All that toe-tapping, uh …

You’ve gotta love a newspaper that gets so deeply into this city’s yearly Dixieland jazz-gasm that its tumescence for the olde-time tooty-toot even spills onto its real-estate pages.

From section L in last Saturday’s Bee: “With toe-tapping music filling the air throughout Sacramento this weekend at the annual Sacramento Jazz Jubilee, K. Hovnanian’s Four Seasons community at Westshore is continuing its jazz-themed concerts in honor of the big event.” Gosh darn.

Now, to be fair, this was in a “special advertising section,” which means that an ad copywriter was responsible for that particular cheesy masterpiece. Still, it begs the question: Does the Bee have a boilerplate Jazz Jubilee story it yanks out of a file every year, with this year’s appointed scribe filling in a few personal observations around the florid paeans to “toe-tapping” jazz and changing the name and photo caption in the obligatory “70-something lady doing the parasol dance” feature? One wonders.

In other long-weekend news, U. Utah Phillips caught that westbound freight to the promised land. Phillips, 73, the Nevada City-based folksinger, storyteller, political activist and champion of the homeless, died the Friday eve of the Memorial Day weekend in his adopted hometown. He’d been suffering from congestive heart failure for the past few years, and his big old heart finally gave out. To its credit, the Bee did break out of its annual detour to Storyville on the Sacramento Jazz Jubilee to run a good-sized Phillips obituary.

Phillips, through his music, his performances and his actions (e.g., his working with Nevada County’s homeless population), provided a connection to a part of society that many of us would prefer to ignore. We’d rather indulge in diversions—tapping our toes to music from a bygone era, ripped from its whorehouse context, in a restored old-city quarter cordoned off from the public drunks and other destitute folks who sleep in the bushes along the riverbank, with police and security guards ensuring we won’t have any unscripted encounters with them. (And lest you think I’m assuming any moral high ground, I include myself in this.)

Those folks sleeping in the bushes and shuffling along the gravel and creosote-stained railroad ties were Phillips’ people, and his death marks a real loss—especially given the economic and social upheaval emanating from Pennsylvania Avenue for the past seven years and change. And while the trend seems to be toward further separation of the haves from the have-nots, it’s noteworthy that some people are dedicated to reminding us that we’re all connected in this great tapestry.

People like Utah Phillips. Goodbye, and hope no rail bosses messed up your sweet ride into the sunset.

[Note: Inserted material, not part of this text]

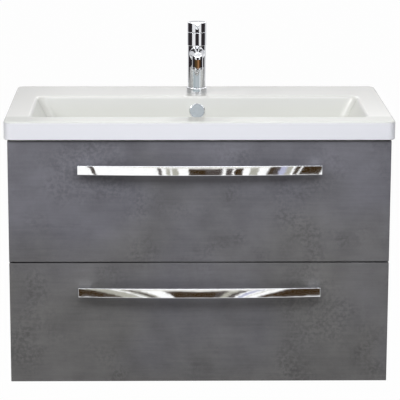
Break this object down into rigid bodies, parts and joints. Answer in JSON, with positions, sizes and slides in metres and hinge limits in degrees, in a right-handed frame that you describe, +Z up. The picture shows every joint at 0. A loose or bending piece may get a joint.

Since this week’s column seems to be brought to you by the number seven, it’s incumbent to mention the band Seventy, which is playing on Saturday, May 31, at Old Ironsides, to celebrate the release of its new album, Moods. The eight-song, half-hour-long set provides a nice taste of the quintet’s clean metallic brand of power-pop, with songwriter Vinnie Montoya’s melodic tunes stretched to the four-minute mark and delineated by electric-guitar tones ranging from abrasive to bell-clear, with a bit of wah-wah thrown in. Throw harmony vocals on top, and it makes for a solid confection. Of course, it does help to have a power-hitting lineup to put this style of pop-rock across, which Seventy has in Montoya and Scotty George on guitars, Harley White on bass, Dave Van Dusen on keyboards and Larry Schiavone on drums, with everyone providing vocals. Listen at www.myspace.com/seventy.

Yeah, these guys have been around seemingly forever, some as members of the more-countrified Tattooed Love Dogs. Nevertheless, in our constant search for the new, it’s easy to overlook a really good pop band.